Does this herald a resurgence in exploration? One reason to be cautious is that explorers tend to over-estimate pre-drill discovery sizes, typically by a factor of 1.5-2 in both the UK and Norway, according to WGEG analysis. A second reason is that in the UK, the 200-plus conventional exploration wells drilled over the past decade have resulted in only two commercial finds exceeding 100 MMboe in size (i.e. 1 in 100). One explanation of the apparent optimism for 2017 could be the companies wielding the drillbit. Five of the six wells are operated by major oil companies - BP, Statoil (two), Total and CNOOC/Nexen with, private-equity backed Azinor Catalyst operating the sixth. As with the development pool, these large prospects are associated with riskier plays, with all six wells targeting either HP/HT or stratigraphic traps.
Conclusions
While the short-term increase in production is clearly positive, and quite a feat in a basin of this maturity, a precipitous decline is approaching.

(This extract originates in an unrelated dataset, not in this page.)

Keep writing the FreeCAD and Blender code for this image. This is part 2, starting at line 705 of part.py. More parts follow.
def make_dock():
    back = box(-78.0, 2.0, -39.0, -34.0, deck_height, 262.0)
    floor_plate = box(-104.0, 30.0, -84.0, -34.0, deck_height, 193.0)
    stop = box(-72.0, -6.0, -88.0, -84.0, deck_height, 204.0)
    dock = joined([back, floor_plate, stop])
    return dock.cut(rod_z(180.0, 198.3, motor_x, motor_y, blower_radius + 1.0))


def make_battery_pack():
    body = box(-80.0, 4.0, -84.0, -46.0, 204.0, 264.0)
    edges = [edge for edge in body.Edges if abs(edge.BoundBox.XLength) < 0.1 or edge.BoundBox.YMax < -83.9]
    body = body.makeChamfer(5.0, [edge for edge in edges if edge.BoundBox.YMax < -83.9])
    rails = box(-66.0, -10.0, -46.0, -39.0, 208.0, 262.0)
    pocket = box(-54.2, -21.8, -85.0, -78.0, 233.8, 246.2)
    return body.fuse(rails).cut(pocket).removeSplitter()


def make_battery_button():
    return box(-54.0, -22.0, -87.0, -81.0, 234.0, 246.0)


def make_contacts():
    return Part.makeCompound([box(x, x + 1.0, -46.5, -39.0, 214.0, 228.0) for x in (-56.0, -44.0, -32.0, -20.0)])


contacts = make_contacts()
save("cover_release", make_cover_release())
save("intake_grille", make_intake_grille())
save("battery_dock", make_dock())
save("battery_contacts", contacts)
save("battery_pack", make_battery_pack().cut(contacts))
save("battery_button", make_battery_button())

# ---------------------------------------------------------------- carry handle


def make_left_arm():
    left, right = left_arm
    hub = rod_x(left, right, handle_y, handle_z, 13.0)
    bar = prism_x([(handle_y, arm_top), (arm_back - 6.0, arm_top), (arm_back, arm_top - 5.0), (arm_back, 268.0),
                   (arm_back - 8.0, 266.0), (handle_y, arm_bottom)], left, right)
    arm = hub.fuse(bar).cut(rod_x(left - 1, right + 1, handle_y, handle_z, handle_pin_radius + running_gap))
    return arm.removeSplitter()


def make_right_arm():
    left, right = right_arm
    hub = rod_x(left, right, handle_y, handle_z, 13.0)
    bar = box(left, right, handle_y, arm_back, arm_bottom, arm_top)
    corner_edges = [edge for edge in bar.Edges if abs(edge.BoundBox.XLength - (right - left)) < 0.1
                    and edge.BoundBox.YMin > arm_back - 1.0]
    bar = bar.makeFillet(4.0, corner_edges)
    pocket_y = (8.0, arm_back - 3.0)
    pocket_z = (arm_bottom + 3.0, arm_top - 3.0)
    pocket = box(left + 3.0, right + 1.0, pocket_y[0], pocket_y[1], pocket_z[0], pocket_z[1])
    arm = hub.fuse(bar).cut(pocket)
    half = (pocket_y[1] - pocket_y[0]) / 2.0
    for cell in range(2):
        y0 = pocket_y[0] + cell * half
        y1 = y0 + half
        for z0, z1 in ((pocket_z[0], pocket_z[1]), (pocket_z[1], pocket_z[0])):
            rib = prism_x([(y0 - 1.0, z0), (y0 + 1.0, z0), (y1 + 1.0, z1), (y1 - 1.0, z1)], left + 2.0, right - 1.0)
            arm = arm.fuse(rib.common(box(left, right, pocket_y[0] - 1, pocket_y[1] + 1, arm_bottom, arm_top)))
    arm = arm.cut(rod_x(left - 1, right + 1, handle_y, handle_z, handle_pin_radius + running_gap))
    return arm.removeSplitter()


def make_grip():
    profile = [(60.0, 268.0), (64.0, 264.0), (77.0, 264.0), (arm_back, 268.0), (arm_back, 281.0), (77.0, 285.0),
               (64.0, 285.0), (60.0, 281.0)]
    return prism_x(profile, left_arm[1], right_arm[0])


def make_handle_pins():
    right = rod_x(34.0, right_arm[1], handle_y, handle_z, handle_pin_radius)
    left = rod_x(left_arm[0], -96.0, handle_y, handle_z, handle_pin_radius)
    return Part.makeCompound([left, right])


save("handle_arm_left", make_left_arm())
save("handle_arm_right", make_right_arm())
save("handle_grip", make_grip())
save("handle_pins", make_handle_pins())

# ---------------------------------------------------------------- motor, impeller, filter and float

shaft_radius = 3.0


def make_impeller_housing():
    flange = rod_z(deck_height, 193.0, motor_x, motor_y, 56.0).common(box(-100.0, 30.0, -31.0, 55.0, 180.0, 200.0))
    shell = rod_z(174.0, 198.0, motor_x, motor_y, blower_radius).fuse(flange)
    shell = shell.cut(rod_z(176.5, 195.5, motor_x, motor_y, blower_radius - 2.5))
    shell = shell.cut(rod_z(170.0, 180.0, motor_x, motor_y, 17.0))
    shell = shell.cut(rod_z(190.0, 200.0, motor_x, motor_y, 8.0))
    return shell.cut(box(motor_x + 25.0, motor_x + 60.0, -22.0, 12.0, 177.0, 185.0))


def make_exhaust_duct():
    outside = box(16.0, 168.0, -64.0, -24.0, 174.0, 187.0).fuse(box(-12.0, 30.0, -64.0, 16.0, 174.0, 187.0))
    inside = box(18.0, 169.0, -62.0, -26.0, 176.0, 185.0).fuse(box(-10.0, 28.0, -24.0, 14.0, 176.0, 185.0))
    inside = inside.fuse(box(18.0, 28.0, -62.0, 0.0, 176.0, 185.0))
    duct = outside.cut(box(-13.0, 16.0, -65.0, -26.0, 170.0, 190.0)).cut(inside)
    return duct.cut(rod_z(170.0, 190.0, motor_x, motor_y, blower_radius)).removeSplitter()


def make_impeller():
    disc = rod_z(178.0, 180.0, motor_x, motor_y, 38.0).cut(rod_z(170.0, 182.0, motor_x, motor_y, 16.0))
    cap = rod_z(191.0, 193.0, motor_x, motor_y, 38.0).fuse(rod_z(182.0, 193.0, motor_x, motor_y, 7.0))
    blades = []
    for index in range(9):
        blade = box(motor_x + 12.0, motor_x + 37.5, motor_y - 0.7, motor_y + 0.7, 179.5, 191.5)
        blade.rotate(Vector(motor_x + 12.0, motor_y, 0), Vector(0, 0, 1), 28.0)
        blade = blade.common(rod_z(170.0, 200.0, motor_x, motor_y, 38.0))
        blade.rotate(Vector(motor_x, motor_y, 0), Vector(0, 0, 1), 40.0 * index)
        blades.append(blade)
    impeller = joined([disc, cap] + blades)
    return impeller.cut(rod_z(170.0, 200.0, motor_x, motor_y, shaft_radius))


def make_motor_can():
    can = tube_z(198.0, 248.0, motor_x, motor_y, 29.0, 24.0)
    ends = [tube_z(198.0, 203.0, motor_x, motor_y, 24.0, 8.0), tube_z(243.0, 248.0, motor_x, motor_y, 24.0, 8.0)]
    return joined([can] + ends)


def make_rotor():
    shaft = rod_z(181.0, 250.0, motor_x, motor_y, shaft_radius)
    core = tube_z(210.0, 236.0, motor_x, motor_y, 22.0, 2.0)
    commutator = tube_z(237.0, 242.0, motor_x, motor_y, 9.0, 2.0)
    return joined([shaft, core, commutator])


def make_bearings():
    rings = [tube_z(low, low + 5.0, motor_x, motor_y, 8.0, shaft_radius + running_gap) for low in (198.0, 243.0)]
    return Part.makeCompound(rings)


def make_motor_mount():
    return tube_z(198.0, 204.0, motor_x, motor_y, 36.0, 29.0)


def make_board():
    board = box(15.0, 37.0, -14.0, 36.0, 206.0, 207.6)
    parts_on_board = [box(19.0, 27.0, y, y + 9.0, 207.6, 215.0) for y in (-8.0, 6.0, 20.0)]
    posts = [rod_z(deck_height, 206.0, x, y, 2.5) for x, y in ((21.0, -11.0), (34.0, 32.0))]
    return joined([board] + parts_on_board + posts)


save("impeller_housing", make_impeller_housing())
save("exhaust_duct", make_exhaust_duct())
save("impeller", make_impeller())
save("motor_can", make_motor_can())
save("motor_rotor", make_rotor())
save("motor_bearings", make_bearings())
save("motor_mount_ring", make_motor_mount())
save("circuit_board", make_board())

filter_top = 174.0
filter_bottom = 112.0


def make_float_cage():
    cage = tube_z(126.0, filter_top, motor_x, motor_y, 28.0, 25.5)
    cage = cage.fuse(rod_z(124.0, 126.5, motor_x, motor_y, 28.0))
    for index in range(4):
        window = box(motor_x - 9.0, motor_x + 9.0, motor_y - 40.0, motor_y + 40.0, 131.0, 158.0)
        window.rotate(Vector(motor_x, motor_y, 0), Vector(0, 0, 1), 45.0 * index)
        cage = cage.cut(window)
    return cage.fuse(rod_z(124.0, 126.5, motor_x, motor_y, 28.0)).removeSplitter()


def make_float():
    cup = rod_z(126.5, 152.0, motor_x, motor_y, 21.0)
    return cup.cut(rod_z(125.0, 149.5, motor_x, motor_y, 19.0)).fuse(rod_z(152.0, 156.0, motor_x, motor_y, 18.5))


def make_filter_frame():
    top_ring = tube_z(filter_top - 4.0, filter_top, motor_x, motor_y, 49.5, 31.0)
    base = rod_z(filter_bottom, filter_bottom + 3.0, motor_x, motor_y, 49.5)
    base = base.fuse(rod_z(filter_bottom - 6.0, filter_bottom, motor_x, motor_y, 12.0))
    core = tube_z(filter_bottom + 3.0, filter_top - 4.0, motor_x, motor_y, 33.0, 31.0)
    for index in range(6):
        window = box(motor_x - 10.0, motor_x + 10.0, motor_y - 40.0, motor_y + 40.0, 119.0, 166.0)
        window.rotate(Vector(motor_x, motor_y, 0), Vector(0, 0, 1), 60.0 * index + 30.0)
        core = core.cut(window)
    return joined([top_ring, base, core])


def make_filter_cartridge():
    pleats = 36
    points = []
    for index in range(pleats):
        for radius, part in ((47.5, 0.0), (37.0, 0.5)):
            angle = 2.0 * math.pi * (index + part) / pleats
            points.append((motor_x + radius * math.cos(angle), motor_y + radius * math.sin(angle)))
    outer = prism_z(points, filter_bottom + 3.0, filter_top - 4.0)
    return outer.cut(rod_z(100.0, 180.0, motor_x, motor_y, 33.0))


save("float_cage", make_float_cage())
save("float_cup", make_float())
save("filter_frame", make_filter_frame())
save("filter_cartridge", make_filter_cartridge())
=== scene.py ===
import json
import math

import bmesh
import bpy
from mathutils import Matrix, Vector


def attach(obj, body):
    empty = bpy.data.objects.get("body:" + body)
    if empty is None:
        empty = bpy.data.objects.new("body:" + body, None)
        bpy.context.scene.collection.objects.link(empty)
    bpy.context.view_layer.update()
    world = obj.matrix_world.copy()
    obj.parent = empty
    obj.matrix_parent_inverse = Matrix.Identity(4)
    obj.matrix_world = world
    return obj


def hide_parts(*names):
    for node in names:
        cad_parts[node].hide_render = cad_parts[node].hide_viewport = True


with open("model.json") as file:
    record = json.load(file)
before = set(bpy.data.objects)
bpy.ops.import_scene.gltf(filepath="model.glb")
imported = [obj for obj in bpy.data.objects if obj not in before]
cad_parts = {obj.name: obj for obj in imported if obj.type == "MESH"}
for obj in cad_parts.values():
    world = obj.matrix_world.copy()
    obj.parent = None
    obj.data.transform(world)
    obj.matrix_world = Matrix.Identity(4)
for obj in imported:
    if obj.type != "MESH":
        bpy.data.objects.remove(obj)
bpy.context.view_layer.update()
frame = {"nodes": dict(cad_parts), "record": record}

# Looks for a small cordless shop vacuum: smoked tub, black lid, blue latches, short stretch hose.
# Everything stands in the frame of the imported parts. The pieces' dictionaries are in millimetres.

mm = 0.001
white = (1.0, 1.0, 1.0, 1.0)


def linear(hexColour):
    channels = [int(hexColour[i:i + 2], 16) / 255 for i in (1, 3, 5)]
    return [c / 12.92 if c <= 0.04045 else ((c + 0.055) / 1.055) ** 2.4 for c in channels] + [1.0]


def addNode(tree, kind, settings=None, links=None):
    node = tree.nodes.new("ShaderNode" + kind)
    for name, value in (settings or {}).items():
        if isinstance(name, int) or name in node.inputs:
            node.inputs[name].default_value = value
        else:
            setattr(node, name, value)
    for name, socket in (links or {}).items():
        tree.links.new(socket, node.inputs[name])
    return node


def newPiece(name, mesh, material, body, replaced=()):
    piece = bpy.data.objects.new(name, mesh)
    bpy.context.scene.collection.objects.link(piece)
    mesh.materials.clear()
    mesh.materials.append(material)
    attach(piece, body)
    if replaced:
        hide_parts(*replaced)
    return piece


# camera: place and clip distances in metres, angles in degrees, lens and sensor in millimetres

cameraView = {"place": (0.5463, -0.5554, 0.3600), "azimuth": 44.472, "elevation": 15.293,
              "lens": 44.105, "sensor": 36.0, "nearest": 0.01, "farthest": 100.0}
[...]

The effect of the recent developments, coming off plateau from 2020 and base production decline, means the impact of an overall reduction in the UK’s hydrocarbon production will be substantial. The pool of commercial resources on which companies would normally draw is heavily diminished, with much of it sanctioned prior to the oil price crash. Companies and the government will need to look at how they can deliver commercial resources from the discovered, but undeveloped small pools, as well as increasing exploration activity to refill the development hopper. Exploration will continue to focus on small, near-field opportunities that can deliver a quick return; however, larger, more risky prospects, like those being drilled this year, will also need to be targeted to help replace reserves.
Reference
1. These production profiles are technical and assume maximum recovery and do not account for the commercial performance of each individual field. As a result, Cessation of Production may occur sooner resulting in a diminished recovery factor.